The number of adult plovers was down about 30 percent on Lakes Oahe and Sakakawea. Both reservoirs refilled after years of drought, wiping out shoreline nesting that plovers prefer, forcing some of them to other habitat outside the corps’ jurisdiction, Pavelka said.

The population of adult terns was down about 10 percent on the upper stretches of the Missouri River system and mostly unchanged at the lower end.

By late August both have migrated south.

Crews counted 897 adult plovers and 2,091 plover eggs this summer. The tern count was 706 adults and 1,220 eggs.

Predators like mink, raccoons and great horned owls are a threat to eat eggs or kill chicks.

And a July 8 storm with 70 mph winds and 2 inches of rain in 30 minutes hit an area below Yankton where the corps has been creating sandbars for nesting habitat as part of the recovery program.

“On one of the sandbars, crews had previously counted over 80 chicks. When they came back two days after the storm, there were only 30 chicks to be found,” he said.

Storms also hit nesting areas below Garrison Dam in North Dakota.
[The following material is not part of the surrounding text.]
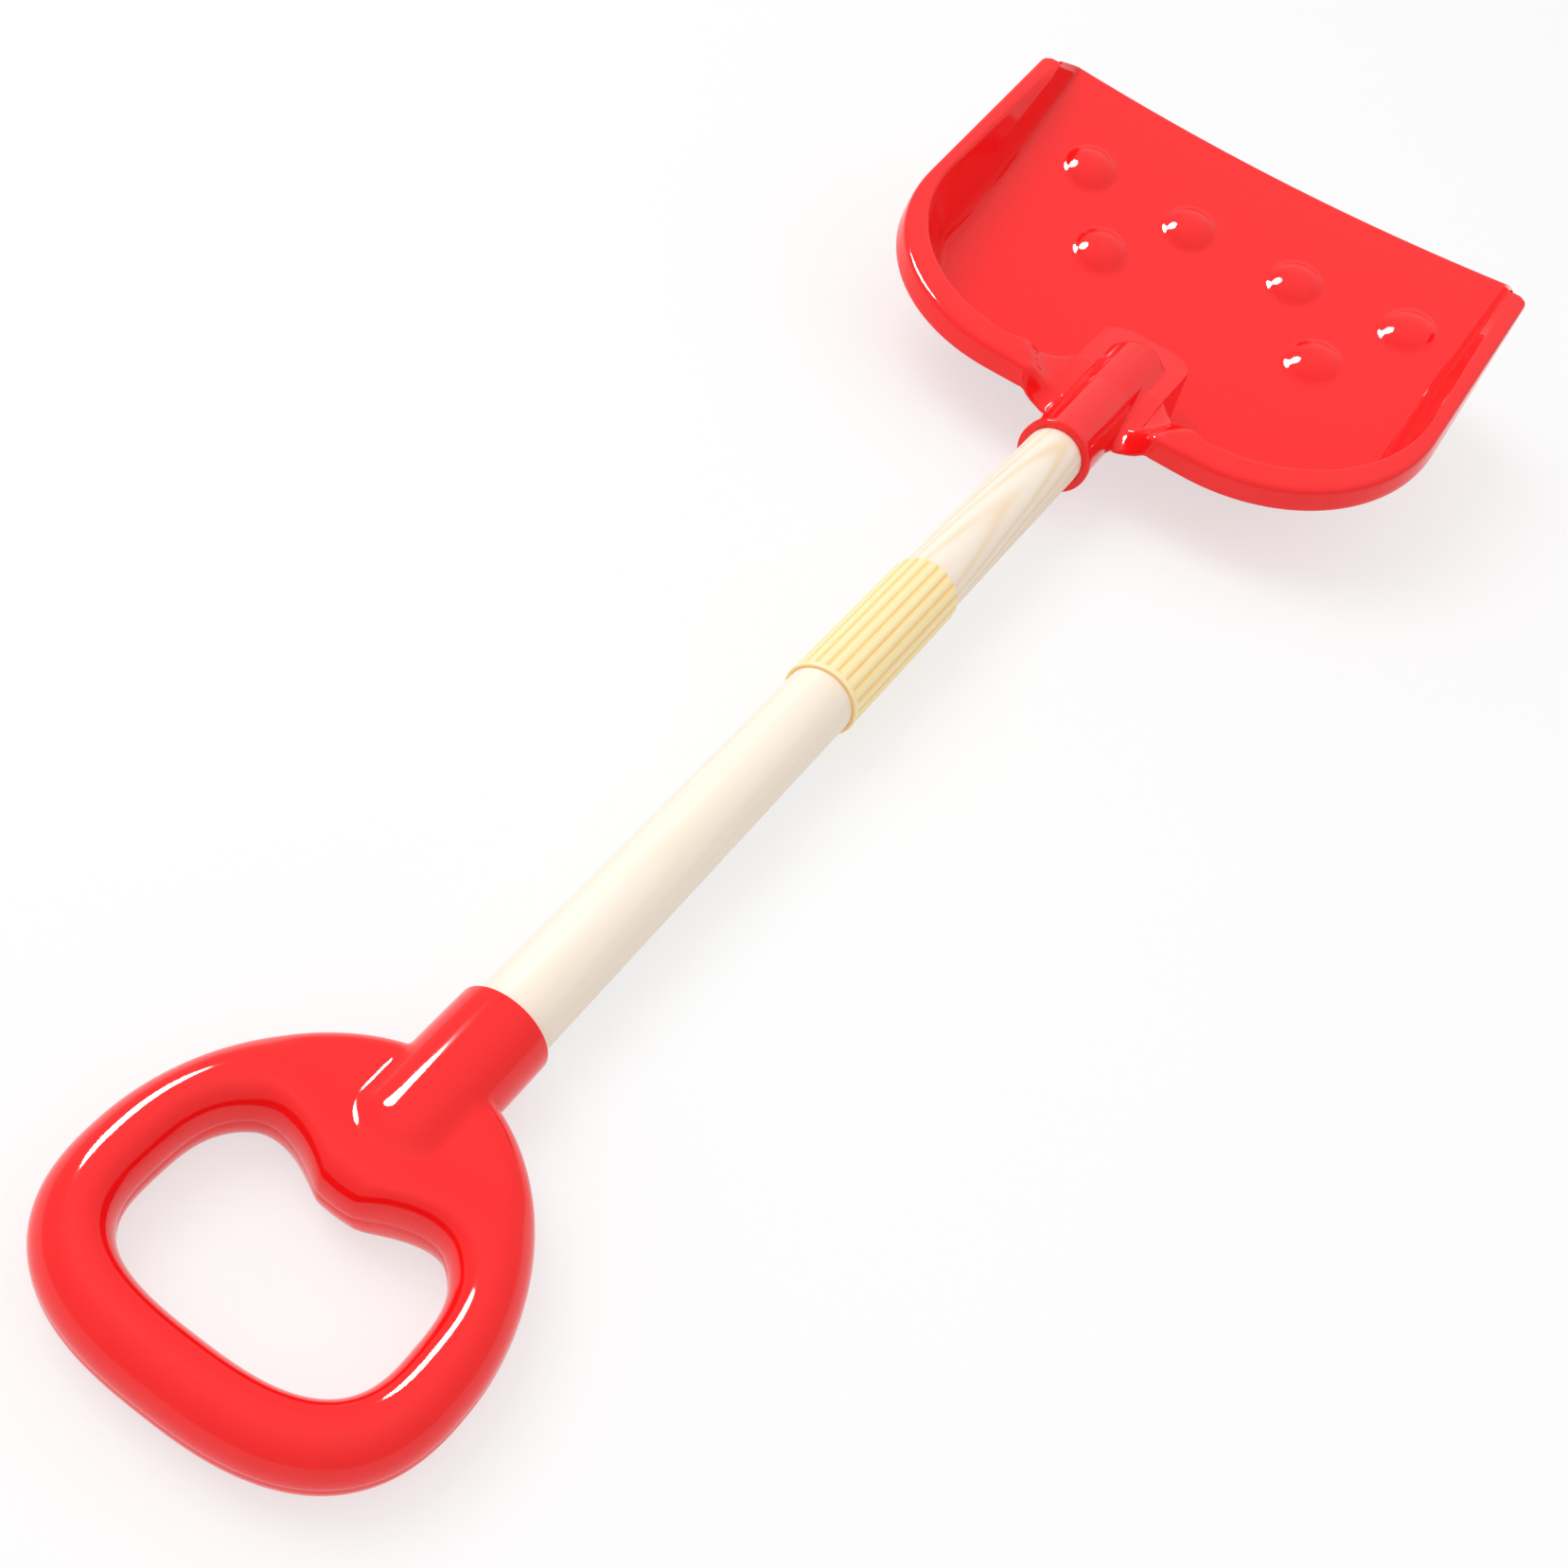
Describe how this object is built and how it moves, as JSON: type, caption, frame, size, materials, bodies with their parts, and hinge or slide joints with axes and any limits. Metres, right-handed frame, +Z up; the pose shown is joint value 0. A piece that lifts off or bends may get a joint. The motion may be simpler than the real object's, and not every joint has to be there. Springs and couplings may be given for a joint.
{
  "type": "toy sand shovel",
  "caption": "Child's sand shovel: wide scoop blade with rolled rim, six domed bumps and socket, wooden shaft, ribbed hand sleeve, hollow D-grip.",
  "frame": {"origin": "middle of the bounding box, on the ground plane that the shovel lies on", "axes": "+Y runs along the shaft from the D-grip to the scoop, +Z is up and out of the open side of the scoop, +X to the right"},
  "size_m": [0.2558, 0.7392, 0.0849],
  "materials": {
    "red_plastic": "glossy moulded red",
    "pine": "smooth sanded pine, unvarnished",
    "cream_plastic": "satin pale yellow, ribbed",
    "zinc": "zinc plated"
  },
  "bodies": {
    "root": {"blade": "red_plastic", "shaft": "pine", "sleeve": "cream_plastic", "grip_front_shell": "red_plastic", "grip_back_shell": "red_plastic", "blade_screw": "zinc", "grip_screw": "zinc"}
  },
  "joints": []
}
Sometimes, the birds will try to nest a second time if the first nesting is unsuccessful, but if it’s too late in the summer the birds are already thinking of migrating south and will forgo re-nesting.

Plovers winter on the southern U.S. coast, in the West Indies and the Bahamas. Terns head to South America, he said.

Research on banded birds has found up to 85 percent of adult birds will to return to the same nesting area. Up to 30 percent of the chicks will return. Given a 50 percent mortality rate in the first year of life, “that’s still a fairly high number,” Pavelka said.